(Instruction) Below are the records; copy each line in them that holds the word "from".

(Data for processing)

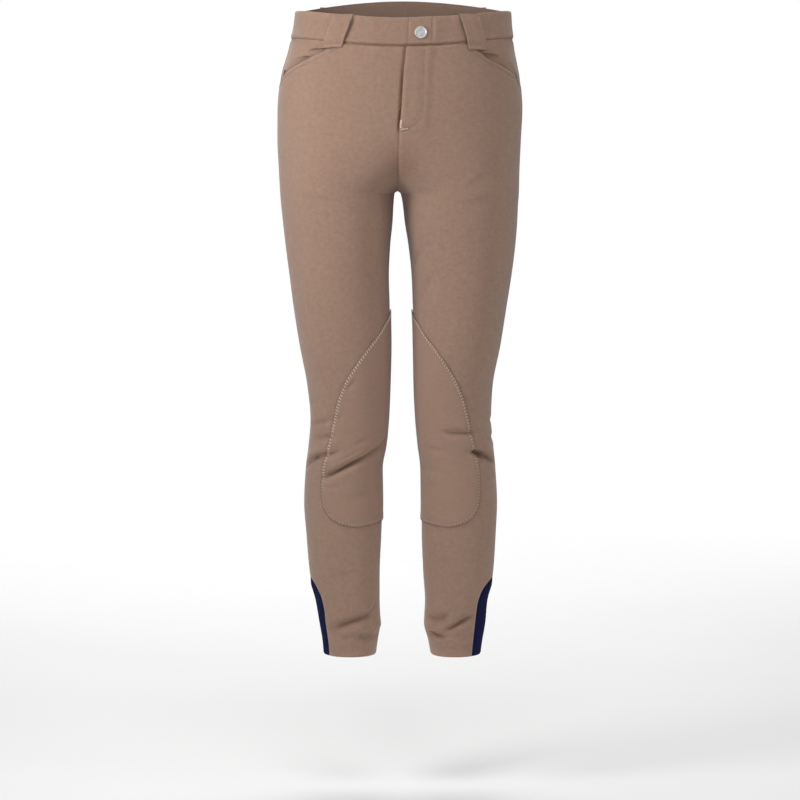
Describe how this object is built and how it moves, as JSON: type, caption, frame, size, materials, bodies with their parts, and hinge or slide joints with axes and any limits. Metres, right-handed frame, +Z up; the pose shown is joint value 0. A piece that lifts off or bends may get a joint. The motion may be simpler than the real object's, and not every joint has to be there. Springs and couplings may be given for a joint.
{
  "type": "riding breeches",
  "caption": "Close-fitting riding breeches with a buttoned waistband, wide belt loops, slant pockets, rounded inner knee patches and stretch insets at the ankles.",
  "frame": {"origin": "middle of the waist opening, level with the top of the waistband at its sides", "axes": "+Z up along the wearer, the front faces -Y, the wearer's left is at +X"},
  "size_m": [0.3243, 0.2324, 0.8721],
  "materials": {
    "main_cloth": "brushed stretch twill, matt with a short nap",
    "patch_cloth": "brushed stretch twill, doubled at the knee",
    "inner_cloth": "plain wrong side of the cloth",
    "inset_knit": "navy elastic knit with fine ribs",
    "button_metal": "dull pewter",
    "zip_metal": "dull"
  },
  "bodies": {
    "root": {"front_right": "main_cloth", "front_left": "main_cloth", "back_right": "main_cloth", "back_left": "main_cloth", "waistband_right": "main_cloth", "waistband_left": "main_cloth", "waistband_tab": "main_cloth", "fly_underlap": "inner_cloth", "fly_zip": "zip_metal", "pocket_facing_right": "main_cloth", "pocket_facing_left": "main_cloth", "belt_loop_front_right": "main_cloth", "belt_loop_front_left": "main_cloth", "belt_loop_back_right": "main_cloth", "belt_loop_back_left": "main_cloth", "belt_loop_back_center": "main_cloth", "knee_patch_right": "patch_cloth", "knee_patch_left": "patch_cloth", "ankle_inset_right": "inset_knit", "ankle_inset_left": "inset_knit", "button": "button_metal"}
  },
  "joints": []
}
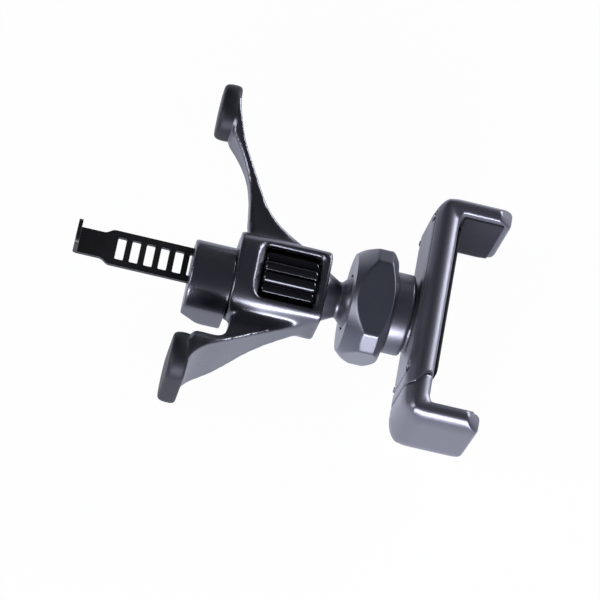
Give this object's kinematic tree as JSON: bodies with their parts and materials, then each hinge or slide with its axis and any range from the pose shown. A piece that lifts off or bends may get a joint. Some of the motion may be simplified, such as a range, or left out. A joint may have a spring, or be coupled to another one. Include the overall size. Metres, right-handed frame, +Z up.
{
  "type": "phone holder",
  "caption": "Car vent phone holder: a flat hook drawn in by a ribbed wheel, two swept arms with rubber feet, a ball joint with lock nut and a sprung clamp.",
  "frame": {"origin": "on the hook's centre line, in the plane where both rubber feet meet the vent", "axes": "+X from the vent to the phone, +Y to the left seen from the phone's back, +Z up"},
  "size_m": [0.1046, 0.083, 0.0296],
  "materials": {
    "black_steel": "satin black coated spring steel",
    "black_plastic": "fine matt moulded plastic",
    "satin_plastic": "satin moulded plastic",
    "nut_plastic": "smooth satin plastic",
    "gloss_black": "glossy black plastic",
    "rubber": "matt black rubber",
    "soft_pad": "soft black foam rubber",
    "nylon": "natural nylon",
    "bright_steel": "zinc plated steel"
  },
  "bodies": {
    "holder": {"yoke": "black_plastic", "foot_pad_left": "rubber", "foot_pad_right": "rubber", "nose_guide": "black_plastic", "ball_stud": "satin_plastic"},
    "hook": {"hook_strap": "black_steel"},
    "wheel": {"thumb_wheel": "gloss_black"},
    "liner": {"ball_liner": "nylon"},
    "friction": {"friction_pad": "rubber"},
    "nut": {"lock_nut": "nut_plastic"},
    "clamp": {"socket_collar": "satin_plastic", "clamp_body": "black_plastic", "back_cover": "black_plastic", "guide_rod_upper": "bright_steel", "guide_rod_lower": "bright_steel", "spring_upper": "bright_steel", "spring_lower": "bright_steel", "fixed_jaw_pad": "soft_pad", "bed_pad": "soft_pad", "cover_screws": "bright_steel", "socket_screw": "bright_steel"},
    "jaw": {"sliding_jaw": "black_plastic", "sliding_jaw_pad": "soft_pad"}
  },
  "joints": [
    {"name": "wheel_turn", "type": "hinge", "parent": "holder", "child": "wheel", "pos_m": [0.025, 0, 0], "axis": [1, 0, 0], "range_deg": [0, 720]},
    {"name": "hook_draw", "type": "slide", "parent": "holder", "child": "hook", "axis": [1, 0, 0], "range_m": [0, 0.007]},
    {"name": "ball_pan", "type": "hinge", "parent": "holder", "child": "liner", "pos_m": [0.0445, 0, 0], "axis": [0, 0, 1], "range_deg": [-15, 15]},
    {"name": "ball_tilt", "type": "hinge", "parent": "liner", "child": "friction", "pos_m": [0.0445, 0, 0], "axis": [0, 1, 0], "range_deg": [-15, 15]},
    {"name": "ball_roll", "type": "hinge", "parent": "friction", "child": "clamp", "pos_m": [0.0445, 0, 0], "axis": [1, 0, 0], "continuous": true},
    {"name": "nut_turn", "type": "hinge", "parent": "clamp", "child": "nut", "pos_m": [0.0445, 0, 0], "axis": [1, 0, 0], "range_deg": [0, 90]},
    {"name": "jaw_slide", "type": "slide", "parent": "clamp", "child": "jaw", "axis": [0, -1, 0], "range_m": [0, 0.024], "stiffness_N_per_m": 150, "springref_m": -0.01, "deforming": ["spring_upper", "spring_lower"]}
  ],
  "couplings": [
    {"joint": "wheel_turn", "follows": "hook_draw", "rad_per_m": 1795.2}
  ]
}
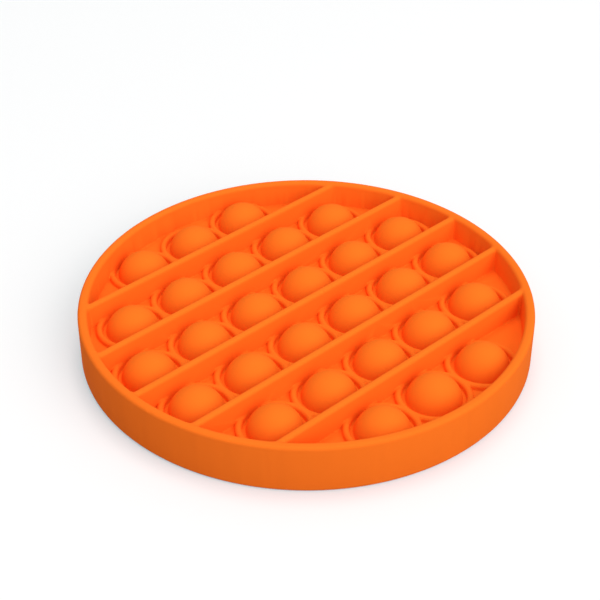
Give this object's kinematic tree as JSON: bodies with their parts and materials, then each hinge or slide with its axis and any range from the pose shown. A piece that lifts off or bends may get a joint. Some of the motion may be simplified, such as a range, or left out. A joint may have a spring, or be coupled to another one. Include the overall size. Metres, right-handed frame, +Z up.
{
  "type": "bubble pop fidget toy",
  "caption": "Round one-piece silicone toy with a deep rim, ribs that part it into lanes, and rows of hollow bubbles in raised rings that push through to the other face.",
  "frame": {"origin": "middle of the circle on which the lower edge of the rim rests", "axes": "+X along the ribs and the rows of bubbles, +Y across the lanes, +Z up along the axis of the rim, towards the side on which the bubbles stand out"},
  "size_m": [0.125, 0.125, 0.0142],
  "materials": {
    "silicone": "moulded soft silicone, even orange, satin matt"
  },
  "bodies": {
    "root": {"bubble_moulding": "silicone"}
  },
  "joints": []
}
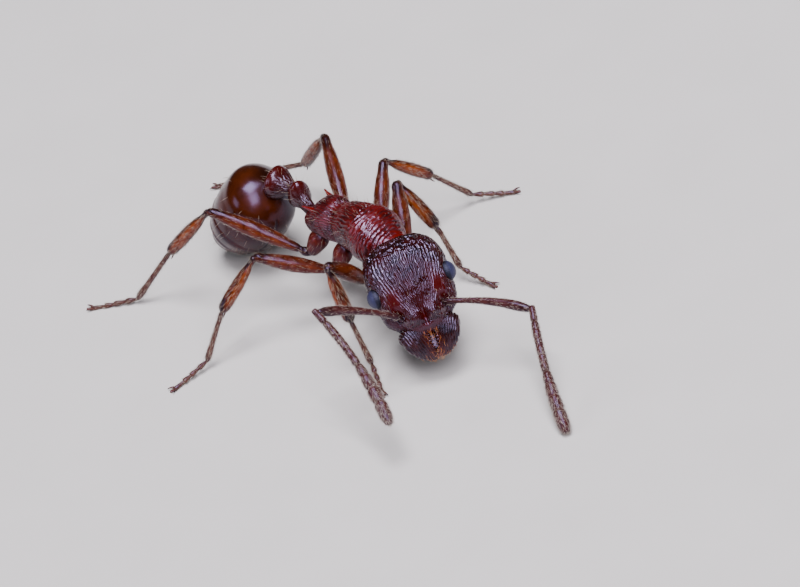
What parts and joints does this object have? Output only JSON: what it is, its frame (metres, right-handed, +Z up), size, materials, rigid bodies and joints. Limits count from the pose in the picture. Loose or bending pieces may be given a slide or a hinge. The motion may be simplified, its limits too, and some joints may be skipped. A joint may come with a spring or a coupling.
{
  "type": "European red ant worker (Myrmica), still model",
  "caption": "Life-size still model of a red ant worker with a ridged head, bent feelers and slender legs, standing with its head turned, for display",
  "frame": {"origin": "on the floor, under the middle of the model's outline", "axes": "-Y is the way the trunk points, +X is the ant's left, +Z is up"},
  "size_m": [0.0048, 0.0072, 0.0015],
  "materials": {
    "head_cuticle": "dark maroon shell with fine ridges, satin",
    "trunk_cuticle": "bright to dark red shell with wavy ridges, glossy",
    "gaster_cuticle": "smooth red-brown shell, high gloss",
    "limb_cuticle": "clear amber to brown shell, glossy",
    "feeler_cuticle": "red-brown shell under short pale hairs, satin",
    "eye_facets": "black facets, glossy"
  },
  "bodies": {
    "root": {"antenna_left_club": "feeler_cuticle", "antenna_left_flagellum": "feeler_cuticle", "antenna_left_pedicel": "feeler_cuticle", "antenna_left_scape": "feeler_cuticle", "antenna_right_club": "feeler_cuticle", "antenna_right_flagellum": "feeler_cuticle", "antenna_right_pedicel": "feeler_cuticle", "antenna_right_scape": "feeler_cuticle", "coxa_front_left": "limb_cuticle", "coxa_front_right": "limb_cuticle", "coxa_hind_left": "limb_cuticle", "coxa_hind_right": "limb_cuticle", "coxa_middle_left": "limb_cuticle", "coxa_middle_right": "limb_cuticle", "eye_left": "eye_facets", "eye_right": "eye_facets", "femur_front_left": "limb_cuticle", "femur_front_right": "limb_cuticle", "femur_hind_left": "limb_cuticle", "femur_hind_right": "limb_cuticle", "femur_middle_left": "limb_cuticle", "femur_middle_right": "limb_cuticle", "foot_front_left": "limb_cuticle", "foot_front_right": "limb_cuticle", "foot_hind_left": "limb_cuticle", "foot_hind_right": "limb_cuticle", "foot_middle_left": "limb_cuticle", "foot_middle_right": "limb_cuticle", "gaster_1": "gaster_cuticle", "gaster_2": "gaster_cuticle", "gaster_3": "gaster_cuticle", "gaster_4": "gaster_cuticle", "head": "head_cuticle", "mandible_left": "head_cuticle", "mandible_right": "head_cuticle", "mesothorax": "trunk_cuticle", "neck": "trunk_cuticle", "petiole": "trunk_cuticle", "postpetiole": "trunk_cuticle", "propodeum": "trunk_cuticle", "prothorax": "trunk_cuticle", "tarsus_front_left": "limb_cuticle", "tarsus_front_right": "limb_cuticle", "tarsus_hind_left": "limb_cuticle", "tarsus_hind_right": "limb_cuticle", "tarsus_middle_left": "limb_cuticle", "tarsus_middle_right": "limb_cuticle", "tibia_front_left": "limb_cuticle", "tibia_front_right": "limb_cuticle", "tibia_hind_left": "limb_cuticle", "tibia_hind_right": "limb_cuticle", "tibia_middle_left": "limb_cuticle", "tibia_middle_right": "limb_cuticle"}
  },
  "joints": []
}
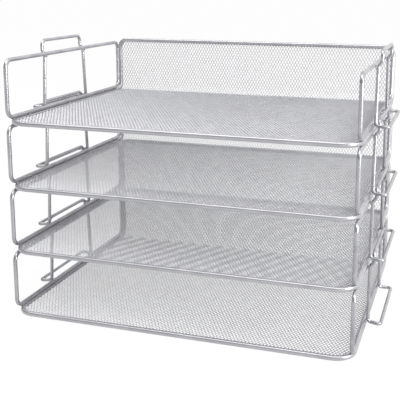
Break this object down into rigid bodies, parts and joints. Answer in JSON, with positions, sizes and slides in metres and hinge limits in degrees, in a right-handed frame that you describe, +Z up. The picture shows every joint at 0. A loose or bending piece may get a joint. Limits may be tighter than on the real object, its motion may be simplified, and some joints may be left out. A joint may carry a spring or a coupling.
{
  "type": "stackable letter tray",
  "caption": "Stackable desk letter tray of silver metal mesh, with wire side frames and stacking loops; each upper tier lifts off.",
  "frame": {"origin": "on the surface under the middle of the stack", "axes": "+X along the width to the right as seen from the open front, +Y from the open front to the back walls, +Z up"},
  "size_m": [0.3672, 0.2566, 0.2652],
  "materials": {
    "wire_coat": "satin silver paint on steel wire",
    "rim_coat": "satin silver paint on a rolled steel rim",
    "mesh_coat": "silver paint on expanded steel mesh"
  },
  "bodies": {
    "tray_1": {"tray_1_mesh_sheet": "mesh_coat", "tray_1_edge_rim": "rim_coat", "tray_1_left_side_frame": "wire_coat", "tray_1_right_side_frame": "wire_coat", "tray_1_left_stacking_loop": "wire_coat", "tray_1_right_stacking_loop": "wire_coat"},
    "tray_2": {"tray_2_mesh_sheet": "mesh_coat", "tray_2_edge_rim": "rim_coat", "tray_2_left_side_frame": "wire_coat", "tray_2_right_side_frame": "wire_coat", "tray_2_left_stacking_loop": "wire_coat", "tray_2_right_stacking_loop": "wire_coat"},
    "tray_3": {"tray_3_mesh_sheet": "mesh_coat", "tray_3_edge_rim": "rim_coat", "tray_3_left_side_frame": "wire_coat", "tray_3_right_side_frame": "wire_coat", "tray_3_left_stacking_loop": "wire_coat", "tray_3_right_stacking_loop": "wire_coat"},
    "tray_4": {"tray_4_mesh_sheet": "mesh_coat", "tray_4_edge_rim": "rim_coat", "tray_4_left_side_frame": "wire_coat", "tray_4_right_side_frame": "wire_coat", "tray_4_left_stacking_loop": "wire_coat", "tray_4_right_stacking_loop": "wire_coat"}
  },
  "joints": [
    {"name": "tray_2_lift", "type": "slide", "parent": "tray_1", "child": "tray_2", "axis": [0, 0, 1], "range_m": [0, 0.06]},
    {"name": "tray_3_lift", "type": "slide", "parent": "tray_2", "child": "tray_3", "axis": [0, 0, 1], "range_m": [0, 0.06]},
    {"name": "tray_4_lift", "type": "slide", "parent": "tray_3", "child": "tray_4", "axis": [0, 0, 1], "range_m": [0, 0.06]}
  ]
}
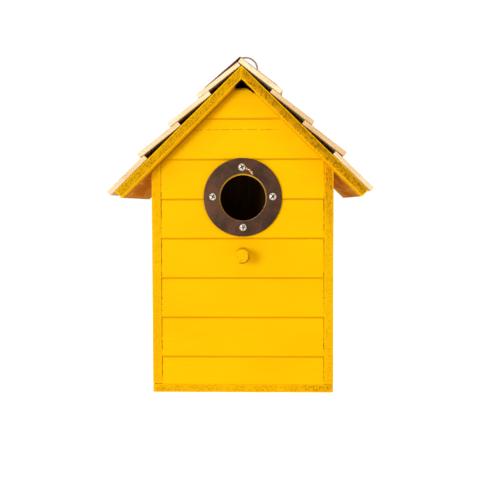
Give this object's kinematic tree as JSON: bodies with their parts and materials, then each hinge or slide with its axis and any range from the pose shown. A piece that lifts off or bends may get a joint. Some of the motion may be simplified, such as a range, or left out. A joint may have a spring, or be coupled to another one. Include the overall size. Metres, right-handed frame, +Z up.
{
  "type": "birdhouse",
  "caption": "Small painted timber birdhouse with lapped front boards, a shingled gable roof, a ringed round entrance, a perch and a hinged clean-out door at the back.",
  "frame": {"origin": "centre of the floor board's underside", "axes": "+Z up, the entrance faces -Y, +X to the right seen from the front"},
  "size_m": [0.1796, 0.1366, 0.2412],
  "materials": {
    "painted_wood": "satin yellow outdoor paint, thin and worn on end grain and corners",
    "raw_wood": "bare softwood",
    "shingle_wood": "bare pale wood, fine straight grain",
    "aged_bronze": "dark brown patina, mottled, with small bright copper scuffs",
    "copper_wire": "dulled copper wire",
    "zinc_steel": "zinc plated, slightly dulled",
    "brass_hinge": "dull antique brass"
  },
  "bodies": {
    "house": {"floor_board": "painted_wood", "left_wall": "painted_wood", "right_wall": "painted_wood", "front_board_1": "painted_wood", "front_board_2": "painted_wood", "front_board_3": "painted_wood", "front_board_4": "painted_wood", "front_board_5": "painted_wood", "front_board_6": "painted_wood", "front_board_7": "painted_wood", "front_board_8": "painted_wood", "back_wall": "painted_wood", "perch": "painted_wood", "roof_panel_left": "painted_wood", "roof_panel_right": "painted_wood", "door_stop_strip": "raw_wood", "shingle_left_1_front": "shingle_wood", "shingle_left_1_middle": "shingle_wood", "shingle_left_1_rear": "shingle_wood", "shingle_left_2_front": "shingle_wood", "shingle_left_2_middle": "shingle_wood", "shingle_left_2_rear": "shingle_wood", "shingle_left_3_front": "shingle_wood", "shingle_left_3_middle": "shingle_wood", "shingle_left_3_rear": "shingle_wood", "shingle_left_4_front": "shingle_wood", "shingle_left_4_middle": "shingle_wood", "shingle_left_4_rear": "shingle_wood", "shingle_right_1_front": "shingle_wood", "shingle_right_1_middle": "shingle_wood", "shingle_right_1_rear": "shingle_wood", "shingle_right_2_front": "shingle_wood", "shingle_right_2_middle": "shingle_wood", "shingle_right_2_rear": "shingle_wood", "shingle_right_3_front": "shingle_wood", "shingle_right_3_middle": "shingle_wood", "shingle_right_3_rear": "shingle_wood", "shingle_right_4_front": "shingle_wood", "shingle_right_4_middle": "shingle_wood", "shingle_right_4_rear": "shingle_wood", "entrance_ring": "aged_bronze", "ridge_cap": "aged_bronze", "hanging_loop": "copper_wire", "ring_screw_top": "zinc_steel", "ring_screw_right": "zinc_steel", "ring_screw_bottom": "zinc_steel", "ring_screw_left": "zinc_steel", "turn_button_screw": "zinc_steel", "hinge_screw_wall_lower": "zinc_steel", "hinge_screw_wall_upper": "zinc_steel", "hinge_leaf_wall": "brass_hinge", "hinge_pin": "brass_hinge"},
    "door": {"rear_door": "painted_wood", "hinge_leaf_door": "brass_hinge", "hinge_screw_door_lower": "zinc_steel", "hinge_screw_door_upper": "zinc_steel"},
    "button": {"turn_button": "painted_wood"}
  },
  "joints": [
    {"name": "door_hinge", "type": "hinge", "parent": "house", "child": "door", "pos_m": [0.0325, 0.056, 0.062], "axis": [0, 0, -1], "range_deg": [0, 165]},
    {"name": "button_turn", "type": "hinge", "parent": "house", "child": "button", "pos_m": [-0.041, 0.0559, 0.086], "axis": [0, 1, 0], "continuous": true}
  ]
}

(Written reply)
Give this object's kinematic tree as JSON: bodies with their parts and materials, then each hinge or slide with its axis and any range from the pose shown. A piece that lifts off or bends may get a joint. Some of the motion may be simplified, such as a range, or left out. A joint may have a spring, or be coupled to another one. Include the overall size. Metres, right-handed frame, +Z up.
  "frame": {"origin": "on the hook's centre line, in the plane where both rubber feet meet the vent", "axes": "+X from the vent to the phone, +Y to the left seen from the phone's back, +Z up"},
Give this object's kinematic tree as JSON: bodies with their parts and materials, then each hinge or slide with its axis and any range from the pose shown. A piece that lifts off or bends may get a joint. Some of the motion may be simplified, such as a range, or left out. A joint may have a spring, or be coupled to another one. Include the overall size. Metres, right-handed frame, +Z up.
What parts and joints does this object have? Output only JSON: what it is, its frame (metres, right-handed, +Z up), size, materials, rigid bodies and joints. Limits count from the pose in the picture. Loose or bending pieces may be given a slide or a hinge. The motion may be simplified, its limits too, and some joints may be skipped. A joint may come with a spring or a coupling.
  "frame": {"origin": "on the surface under the middle of the stack", "axes": "+X along the width to the right as seen from the open front, +Y from the open front to the back walls, +Z up"},
Give this object's kinematic tree as JSON: bodies with their parts and materials, then each hinge or slide with its axis and any range from the pose shown. A piece that lifts off or bends may get a joint. Some of the motion may be simplified, such as a range, or left out. A joint may have a spring, or be coupled to another one. Include the overall size. Metres, right-handed frame, +Z up.
  "frame": {"origin": "centre of the floor board's underside", "axes": "+Z up, the entrance faces -Y, +X to the right seen from the front"},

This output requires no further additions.